Hi Westie
I was dx in Nov last year, I had 3 cm lump, stage 3, right mastectomy and full node clearance, 5/11 nodes affected, her2 +++ - my chemo regime was 4 x fec/ 4 x tax with 20 rads in the middle.
I haven’t posted for a while, but you may remember my posts about the affect of tax. I had ‘sailed’ through the first 4 fec - well, as well as you can, nothing serious apart from a bit of heartburn and constipation - then had my 20 rads, then started on the tax.
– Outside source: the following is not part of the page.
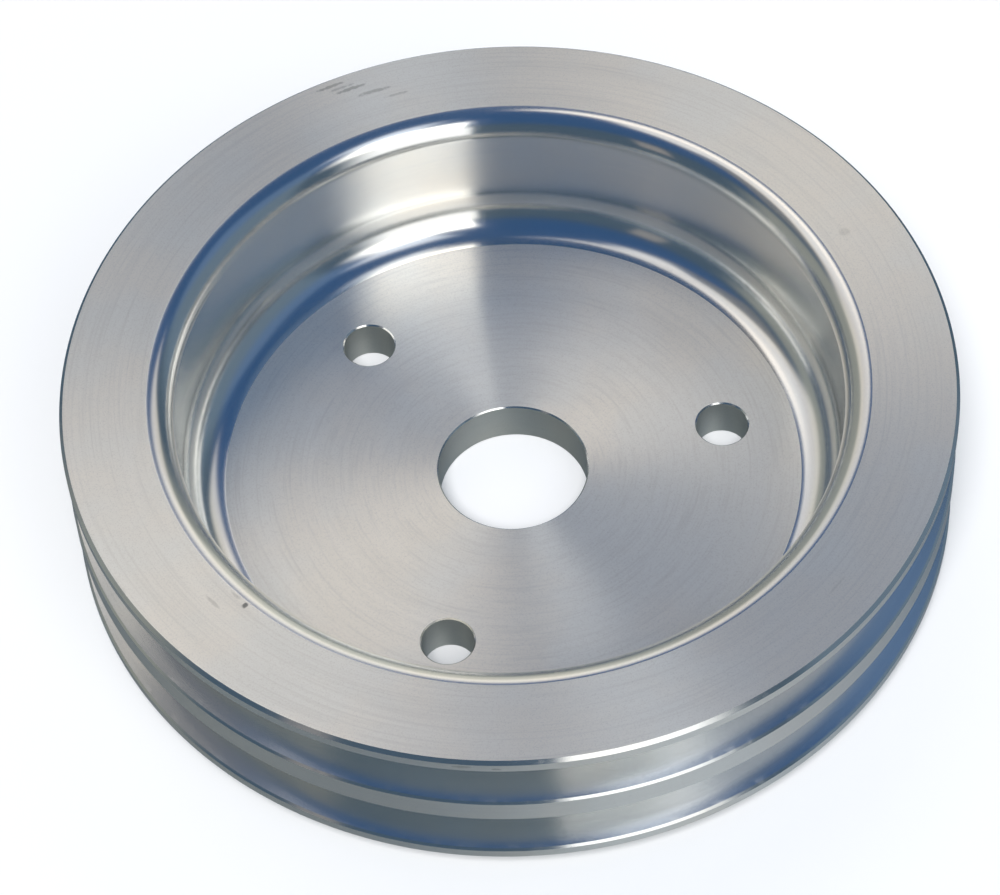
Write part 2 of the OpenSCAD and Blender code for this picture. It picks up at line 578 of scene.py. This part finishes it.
def make_world():
    world = bpy.data.worlds.new("studio")
    bpy.context.scene.world = world
    world.use_nodes = True
    n = Nodes(world.node_tree)
    sep = n.add(
        "ShaderNodeSeparateXYZ", {0: n.add("ShaderNodeTexCoord").outputs["Generated"]}
    )
    deg = 180 / math.pi
    azimuth = n.math("MULTIPLY", n.math("ARCTAN2", sep.outputs[1], sep.outputs[0]), deg)
    elevation = n.math("MULTIPLY", n.math("ARCSINE", sep.outputs[2]), deg)

    def edge(value, at, width, rising=True):
        a, b = (0.0, 1.0) if rising else (1.0, 0.0)
        return n.step(value, at - width / 2, at + width / 2, a, b)

    total = n.mix(edge(elevation, -4, 8), ROOM_BELOW, ROOM_LOW_ABOVE)
    total = n.mix(edge(elevation, 42, 20), total, ROOM_ABOVE)
    for _, az, el, soft, colour in SOFT_BOXES:
        mask = n.math(
            "MULTIPLY",
            edge(elevation, el[0], soft[2]),
            edge(elevation, el[1], soft[3], False),
        )
        if az[1] - az[0] < 360:
            middle = (az[0] + az[1]) / 2 + math.degrees(PHOTO_TURN)
            half = (az[1] - az[0]) / 2
            off = n.math("WRAP", n.math("SUBTRACT", azimuth, middle), 180.0, -180.0)
            mask = n.math("MULTIPLY", mask, edge(off, -half, soft[0]))
            mask = n.math("MULTIPLY", mask, edge(off, half, soft[1], False))
        total = n.mix(mask, total, colour, "ADD")
    back = n.add("ShaderNodeBackground", {"Color": total, "Strength": 1.0})
    n.add("ShaderNodeOutputWorld", {"Surface": back.outputs[0]})
    world.cycles.sampling_method = "MANUAL"
    world.cycles.sample_map_resolution = 1024


def make_floor_light():
    """One broad soft light for the floor, from the camera's side. The metal is lit by the soft boxes only."""
    light = bpy.data.lights.new("floor_light", "SUN")
    light.energy = 2.85
    light.angle = math.radians(24)
    ob = bpy.data.objects.new("floor_light", light)
    bpy.context.scene.collection.objects.link(ob)
    ob.rotation_mode = "QUATERNION"
    ob.rotation_quaternion = photo_dir(262, 60).to_track_quat("Z", "Y")
    ob.visible_glossy = False


make_world()
make_floor_light()
bpy.context.scene.view_settings.view_transform = "Standard"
I have to say you have done far better than I did - I only managed one!!
After the first tax, I had every side effect you could name - I couldn’t walk because of the pain in my feet (eventually my skin literally peeled off both feet, all in one go - massive foot shaped piece of skin came off yukkkkk), I kept dropping things because of peripheral neuropathy in my hands, I was admitted to hospital with neutropenic sepsis and had to have IV antibiotics for 5 days, my finger nails and toe nails broke and fell off ( and I’m now almost 4 months from that ONE tax and they are still not recovered!!) - following this my onc took the decision that the tax should be discontinued - I was gutted at the time, as I felt that Tax was the ‘gold standard’ and that I had failed somehow. I was offered a further 2 x fec instead of the 3 x tax I was due ( could only have 6 x fec in total) - and I was devastated and felt like I was losing out somewhere. Onc assured me this wasn’t the case, and that in my particular area, they had had a large number of women for whom the side effects of tax were so dramatic they outweighed the benefits of continuing treatment.
As I’m a stats person - I had a look at the difference this would make on Adj online and while there was a difference, it wasn’t significant.
I couldn’t have carried on at all - I was a physical and emotional wreck by wk 2 following the first tax.
You have done more than enough having 4 x fec and 3 x tax - whilst I can understand where your OH is coming from (in terms of you getting the best possible treatment for your dx) I think he also has to understand the effects that having that last one would have on you. It really is a case of weighing up the pro’s & cons.
I am currently in a similar situation with Herceptin (but almost in reverse) - I have a very low heart rate, and was advised that I would probably only get the first 2 herceptins and no more because of heart readings, I was given the choice of whether I wanted to even start. I have a bad prognosis in terms of the cancer returning elsewhere, and Onc’s advice was that the risk of heart failure was far outweighed by the benfits of treatment - so I went with it.
Have just had my first heart scan and my reading has gone up! SO here’s to the next 4 treatments…!
Just don’t beat yourself up about your decision…if there’s one thing I’ve learnt along the way, it’s that you have to do what’s right for you…and the only person who really knows what that is - is you!